Film Review: ‘Priceless’

Cynics doubtless will snark that “Priceless” is pretty much what you would expect of a faith-based movie about human trafficking: The resourceful hero finds God while rescuing girls and young women from the clutches of flesh-peddlers; said flesh-peddlers are given to obscenity-free tough-talk; flesh is never bared, and all allusions to sexual activity are so decorously oblique, they would pass muster with Old Hollywood enforcers of the Production Code. But more simpatico viewers — especially, though perhaps not exclusively, the film’s target audience of churchgoers and evangelicals — are more likely to appreciate the overall restraint of this slickly produced indie drama, and embrace its underlying theme of redemption through selfless action.

Joel Smallbone of the Christian pop duo For King & Country (which co-produced the film) is effectively cast in the lead role of James Stevens, a melancholy hunk whose life has been in a booze-fueled tailspin since the death of his wife. After losing several jobs, and engaging in at least one violent barroom altercation, he loses custody of his young daughter, and is forced to accept a dodgy job driving a box truck carrying unknown cargo cross-country with no questions asked.

While en route to his destination, James discovers he is transporting two Mexican sisters, Antonia (Bianca Santos) and Maria (Amber Midthunder), who assume they have been smuggled into the U.S. to pay off a family debt by working as domestics. But when James turns over his passengers to Garo (Jim Parrack), the smooth-talking sleaze who has financed the transport, he suspects something is amiss. Even so, it takes our hero a while to deduce the obvious: Garo is a pimp, and the sisters will be fresh merchandise for him. It takes James a little longer to decide — after being egged on by Dale (David Koechner), a motel operator with a personal grudge against flesh peddlers — that he should make amends for his indirect involvement and save the sisters from bondage.

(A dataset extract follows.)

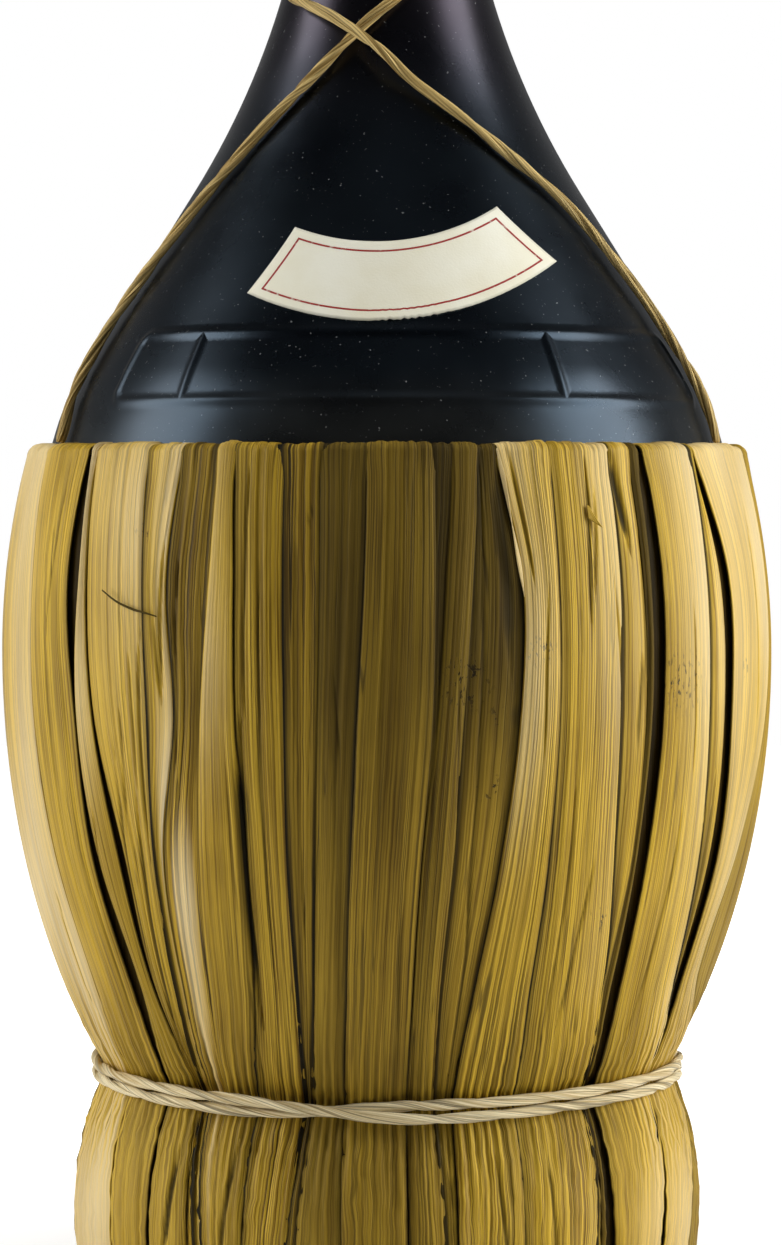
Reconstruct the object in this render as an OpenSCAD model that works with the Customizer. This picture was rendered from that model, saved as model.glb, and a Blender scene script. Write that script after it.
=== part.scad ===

The screenplay by Chris Dowling and Tyler Poelle is, at best, predictable pulp with a smidgen of religion. Indeed, the characters are so thinly written that they are defined entirely by the actors portraying them. But director Ben Smallbone (brother of the movie’s lead player) is adept at generating suspense, particularly during a scene in which James attempts a phone conversation with his daughter while bad guys lurk outside his motel room, and manages to persuasively convey the seediness, desperation, and danger that define the demimonde that Garo rules with a whim of iron. To put it another way: “Priceless” achieves greater impact through understatement and implication than many other similarly plotted movies do with R-rated explicitness.

As James, Joel Smallbone makes good on the promise he evinced as an actor in “Like a Country Song” (2014), another faith-based movie that cast him as a lost soul in need of a shot at redemption. (At the risk of sounding blasphemous: He seems ready for a role in a more secular picture.) Santos and Midthunder are suitably sympathetic, while Parrack is most chilling whenever Garo tries his best to seem like a reasonable, rational wholesaler of specialized product. But Koechner is the true revelation here. Normally cast in comic (or, in the case of 2013’s “Cheap Thrills,” darkly comic) roles, he comes across here as credibly and creditably serious and sincere, whether he’s revealing the reason behind Dale’s contempt for pimps, or encouraging the protagonist by reiterating the movie’s message: God’s will must be done, even when doing it requires some righteous butt-kicking.